If you’re like me and constantly feel the need to be keeping up with some artificial timeline for your children’s academic progress, ask yourself “who am I racing against?” If the answer is your friend whose kids are moving more quickly through their curriculum than your kids are, or the public school system, or even just your own expectations, it’s time to remember why you started homeschooling in the first place. Homeschool’s best feature is that it is tailored to the needs of your child, instead of tailoring your child to cookie-cutter standards. Kids are not all one size mentally, emotionally, or physically. Which is why homeschool rejects the idea that education should be a “one size fits all” solution. So find a pace that is comfortable for your child and your lifestyle. Then trust that that pace is the right one and cut yourself (and your kid) some slack.
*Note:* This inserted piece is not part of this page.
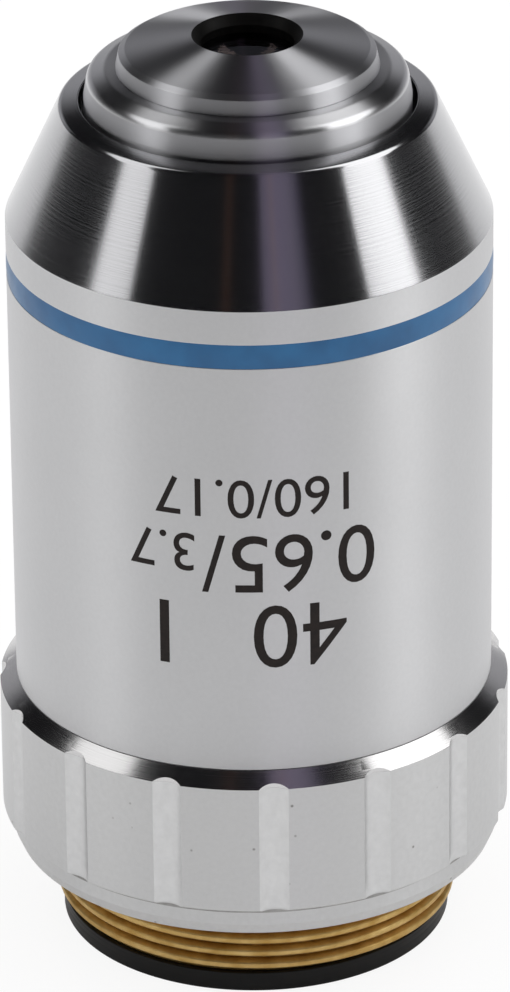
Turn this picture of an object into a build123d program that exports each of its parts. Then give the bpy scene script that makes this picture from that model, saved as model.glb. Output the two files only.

Did you notice a theme in those three lessons? Essentially this first year has been one reminder after another that homeschooling is about doing what’s best for our family and no one else. And I expect I’m going to keep needing that reminder over the years. What lessons have you learned in this last school year, homeschooled or not? I’d love to hear your thoughts!
Sheri Steed | 15th Oct 21
I think you should be very pleased with your accomplishments. Your children really are thriving despite their struggles. As you mentioned, one of the blessings of homeschooling is the freedom to go at your own pace and adapt to the needs of your kids. One of the challenges is that everything is on you, and it can feel overwhelming and discouraging at times when things don’t go as you’ve planned.
Our youngest child was born two months premature during our first year of homeschooling. I had a fourth grader, a first grader, and a preschooler at home, and all of a sudden I found myself two hours away in a hospital where they were telling me they were going to keep me until my due date. The baby had other plans and came despite their best efforts to delay him, but he remained in that hospital for a month. I spent week days at the hospital at weekends at home. There was no time to prepare for this circumstance and getting through it was pretty much all my husband (who was preparing to take command of a company) and I could manage. I worried constantly about neglecting my kids education, but we made it through just fine and worked into the summer to make up for lost time. You do what you have to do, what’s best for your family, and in the process, you teach your kids a lot of really valuable lessons about hard work, determination, resilience, and faith – things the public school curriculum can’t and won’t provide that are equally, if not more valuable to their development.
Katelyn Watkins | 15th Oct 21
Like most aspects of parenting, I love homeschooling while simultaneously feeling overwhelmed and stressed out by it. It’s so easy to wonder if you’re doing enough when you’re the one who is responsible for everything. This story is a great example of how life is going to keep on coming, no matter what, and you’ve just got to push through it. One of the things I didn’t touch on very much in this post is that while there will be periods when life will make homeschooling harder, there will also be periods when you’ll just be cruising right through. Everything has highs and lows.